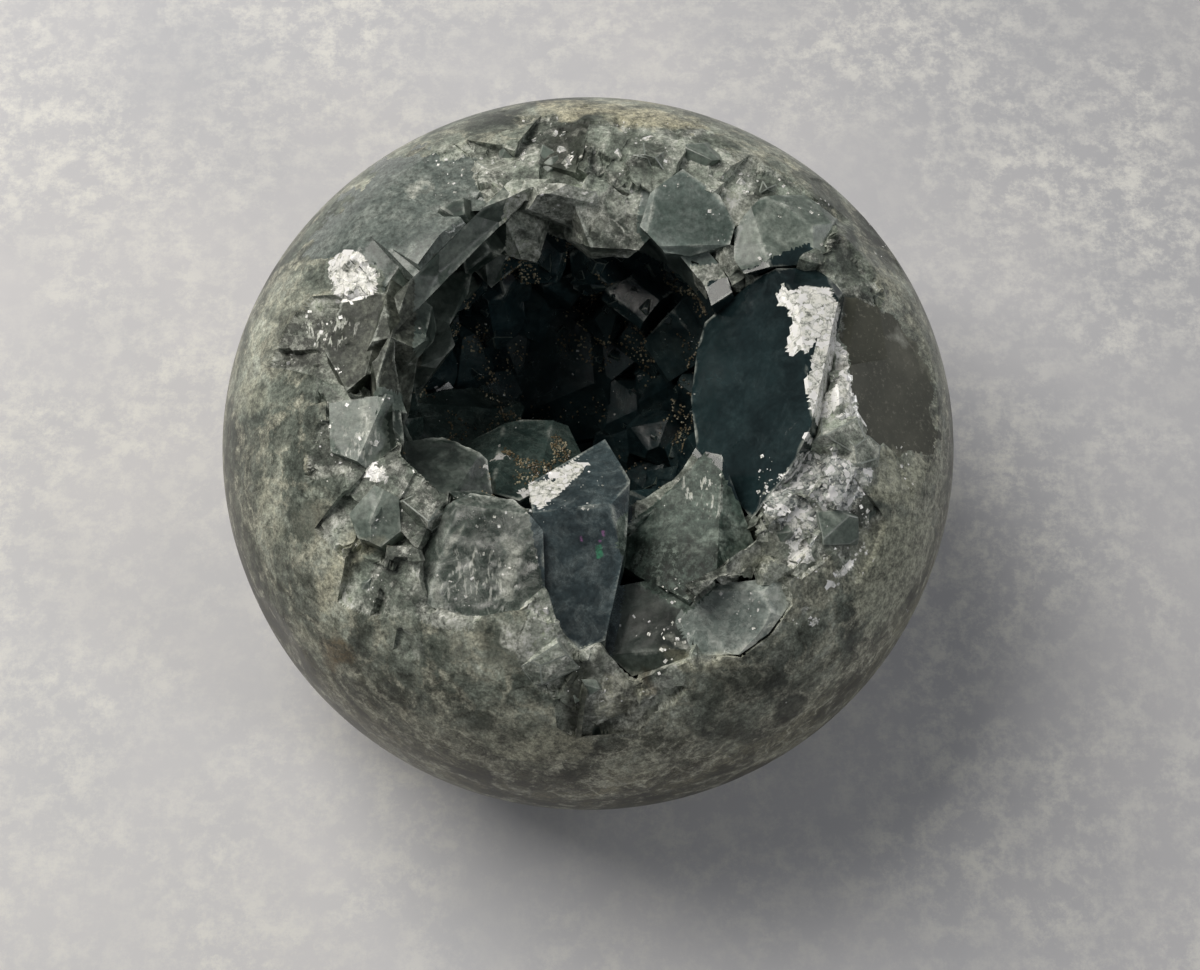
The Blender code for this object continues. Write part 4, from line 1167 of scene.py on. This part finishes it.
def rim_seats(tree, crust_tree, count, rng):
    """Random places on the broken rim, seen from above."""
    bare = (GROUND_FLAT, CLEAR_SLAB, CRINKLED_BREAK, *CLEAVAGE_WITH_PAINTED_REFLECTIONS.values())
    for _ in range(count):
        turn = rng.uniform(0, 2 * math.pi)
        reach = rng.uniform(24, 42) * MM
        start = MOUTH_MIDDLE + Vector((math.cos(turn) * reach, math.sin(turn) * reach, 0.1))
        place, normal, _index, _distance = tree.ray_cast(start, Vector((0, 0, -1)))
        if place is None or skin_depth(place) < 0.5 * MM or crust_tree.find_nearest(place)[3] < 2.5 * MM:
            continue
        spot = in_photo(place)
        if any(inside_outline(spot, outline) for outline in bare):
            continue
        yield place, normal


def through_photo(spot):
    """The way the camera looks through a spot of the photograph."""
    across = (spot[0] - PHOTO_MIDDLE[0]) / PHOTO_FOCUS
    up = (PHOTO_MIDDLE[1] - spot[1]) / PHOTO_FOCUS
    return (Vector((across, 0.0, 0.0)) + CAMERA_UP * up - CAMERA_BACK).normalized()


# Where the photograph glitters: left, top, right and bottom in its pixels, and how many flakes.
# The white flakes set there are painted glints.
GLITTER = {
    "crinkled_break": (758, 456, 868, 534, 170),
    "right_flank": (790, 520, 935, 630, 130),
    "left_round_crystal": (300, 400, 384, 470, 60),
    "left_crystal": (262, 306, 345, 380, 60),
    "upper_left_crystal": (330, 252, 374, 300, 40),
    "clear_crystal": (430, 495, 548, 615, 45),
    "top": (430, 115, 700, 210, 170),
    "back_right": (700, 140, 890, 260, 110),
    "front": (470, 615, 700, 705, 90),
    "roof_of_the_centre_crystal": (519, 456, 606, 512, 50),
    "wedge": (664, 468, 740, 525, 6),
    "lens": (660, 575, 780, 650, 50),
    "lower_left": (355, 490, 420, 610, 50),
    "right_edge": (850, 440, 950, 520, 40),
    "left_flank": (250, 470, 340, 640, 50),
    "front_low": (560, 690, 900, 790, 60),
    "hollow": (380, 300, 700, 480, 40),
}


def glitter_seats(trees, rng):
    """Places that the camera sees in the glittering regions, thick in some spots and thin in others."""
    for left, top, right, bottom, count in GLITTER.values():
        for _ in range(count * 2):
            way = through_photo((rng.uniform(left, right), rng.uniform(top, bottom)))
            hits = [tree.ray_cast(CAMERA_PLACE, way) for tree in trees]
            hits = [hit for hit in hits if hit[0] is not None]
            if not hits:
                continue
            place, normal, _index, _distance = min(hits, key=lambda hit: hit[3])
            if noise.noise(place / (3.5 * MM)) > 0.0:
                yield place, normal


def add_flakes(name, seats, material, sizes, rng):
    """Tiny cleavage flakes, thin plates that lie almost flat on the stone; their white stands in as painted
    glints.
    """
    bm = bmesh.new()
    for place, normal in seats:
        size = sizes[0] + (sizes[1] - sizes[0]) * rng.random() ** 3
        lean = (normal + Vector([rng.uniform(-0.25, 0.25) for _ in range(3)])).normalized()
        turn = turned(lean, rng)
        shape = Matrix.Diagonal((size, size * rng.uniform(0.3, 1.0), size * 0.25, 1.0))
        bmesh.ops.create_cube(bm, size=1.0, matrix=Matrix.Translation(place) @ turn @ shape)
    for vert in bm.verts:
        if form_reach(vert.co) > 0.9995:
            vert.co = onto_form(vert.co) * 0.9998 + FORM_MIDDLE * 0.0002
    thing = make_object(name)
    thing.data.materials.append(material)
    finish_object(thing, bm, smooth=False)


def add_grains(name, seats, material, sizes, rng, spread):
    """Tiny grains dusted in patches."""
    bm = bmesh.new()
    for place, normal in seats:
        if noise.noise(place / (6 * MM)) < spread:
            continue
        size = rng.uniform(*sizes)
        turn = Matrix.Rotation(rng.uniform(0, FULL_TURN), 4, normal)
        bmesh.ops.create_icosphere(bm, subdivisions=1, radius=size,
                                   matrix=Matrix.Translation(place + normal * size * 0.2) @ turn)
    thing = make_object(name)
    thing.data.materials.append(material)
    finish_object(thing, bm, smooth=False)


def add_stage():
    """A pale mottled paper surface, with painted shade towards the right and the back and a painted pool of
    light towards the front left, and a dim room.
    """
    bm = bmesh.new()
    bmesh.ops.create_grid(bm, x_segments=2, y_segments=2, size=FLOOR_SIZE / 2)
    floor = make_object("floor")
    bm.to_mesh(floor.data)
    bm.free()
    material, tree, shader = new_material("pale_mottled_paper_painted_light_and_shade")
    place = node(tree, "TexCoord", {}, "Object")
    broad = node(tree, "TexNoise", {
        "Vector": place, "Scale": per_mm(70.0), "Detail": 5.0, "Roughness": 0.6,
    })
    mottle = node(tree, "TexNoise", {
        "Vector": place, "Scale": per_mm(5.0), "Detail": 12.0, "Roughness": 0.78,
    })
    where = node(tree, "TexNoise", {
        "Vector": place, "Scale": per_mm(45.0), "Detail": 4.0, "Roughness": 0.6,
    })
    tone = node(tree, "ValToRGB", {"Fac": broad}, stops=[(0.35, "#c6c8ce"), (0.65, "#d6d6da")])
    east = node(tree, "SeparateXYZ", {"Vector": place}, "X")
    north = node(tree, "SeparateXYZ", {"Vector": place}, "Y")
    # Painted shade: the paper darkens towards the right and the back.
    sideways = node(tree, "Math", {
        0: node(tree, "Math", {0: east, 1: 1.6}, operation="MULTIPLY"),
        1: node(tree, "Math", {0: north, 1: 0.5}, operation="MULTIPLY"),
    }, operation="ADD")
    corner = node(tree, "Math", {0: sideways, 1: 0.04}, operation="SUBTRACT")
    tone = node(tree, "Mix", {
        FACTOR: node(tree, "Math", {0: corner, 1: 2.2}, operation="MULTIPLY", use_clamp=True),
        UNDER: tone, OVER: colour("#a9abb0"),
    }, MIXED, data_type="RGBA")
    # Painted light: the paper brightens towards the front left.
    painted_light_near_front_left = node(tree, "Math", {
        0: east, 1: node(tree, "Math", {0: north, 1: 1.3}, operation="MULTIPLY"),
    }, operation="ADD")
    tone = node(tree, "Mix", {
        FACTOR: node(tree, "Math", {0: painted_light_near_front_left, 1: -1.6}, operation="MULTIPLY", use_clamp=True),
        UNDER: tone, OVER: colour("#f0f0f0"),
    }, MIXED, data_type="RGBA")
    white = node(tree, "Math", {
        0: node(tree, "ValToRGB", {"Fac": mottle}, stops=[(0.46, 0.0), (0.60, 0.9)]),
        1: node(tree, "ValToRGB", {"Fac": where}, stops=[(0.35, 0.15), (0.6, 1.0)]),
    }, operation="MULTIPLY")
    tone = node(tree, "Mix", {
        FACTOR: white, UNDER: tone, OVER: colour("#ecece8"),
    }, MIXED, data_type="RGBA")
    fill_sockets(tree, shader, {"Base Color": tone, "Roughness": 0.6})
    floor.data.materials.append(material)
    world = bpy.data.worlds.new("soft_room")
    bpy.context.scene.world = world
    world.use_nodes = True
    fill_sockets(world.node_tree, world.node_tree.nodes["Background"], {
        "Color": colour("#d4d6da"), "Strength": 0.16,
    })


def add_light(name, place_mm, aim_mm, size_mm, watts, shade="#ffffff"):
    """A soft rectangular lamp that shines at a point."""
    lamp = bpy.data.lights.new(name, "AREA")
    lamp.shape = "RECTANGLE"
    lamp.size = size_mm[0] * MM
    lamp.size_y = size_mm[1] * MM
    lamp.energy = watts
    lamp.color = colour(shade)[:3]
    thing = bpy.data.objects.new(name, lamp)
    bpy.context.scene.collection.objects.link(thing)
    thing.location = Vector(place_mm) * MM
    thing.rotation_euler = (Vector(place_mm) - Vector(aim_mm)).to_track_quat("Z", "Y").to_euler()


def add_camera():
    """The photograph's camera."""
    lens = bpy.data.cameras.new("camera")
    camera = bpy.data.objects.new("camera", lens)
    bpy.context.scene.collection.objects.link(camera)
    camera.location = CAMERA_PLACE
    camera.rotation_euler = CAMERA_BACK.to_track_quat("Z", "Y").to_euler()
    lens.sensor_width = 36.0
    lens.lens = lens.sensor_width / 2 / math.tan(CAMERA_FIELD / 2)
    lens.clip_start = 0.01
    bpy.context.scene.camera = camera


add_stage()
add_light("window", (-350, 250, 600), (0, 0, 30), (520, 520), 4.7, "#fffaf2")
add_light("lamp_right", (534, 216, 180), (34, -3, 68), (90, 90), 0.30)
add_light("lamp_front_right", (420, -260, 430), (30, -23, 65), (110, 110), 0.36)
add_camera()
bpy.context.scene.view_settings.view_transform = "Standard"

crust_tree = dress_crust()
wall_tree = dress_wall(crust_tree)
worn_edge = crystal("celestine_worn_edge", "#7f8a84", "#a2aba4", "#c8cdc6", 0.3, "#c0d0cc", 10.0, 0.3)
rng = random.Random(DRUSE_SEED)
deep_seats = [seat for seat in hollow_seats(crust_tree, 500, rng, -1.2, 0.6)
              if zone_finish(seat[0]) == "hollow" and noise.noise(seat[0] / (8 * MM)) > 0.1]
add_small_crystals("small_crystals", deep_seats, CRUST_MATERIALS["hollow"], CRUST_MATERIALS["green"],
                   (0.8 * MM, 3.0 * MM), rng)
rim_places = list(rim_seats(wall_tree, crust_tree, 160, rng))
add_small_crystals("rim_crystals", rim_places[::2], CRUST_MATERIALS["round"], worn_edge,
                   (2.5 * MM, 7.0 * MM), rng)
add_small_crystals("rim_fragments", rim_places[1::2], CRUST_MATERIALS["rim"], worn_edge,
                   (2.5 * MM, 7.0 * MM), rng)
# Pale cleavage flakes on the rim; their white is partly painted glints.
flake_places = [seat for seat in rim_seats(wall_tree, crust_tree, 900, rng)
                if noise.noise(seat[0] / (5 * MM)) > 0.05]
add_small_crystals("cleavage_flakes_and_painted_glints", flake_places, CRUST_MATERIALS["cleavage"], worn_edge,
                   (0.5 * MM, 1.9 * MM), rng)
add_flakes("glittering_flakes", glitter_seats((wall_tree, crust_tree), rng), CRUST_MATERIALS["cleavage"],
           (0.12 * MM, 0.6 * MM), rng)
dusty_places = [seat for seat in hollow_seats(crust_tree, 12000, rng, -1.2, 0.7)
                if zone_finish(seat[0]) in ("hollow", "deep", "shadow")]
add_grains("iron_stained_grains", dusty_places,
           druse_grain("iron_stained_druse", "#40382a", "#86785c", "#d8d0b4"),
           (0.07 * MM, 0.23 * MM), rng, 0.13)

WHAT YOU HAVE TO DO: Copy each line of the data that contains the word "scene".

THE ANSWER:
The Blender code for this object continues. Write part 4, from line 1167 of scene.py on. This part finishes it.
    bpy.context.scene.world = world
    bpy.context.scene.collection.objects.link(thing)
    bpy.context.scene.collection.objects.link(camera)
    bpy.context.scene.camera = camera
bpy.context.scene.view_settings.view_transform = "Standard"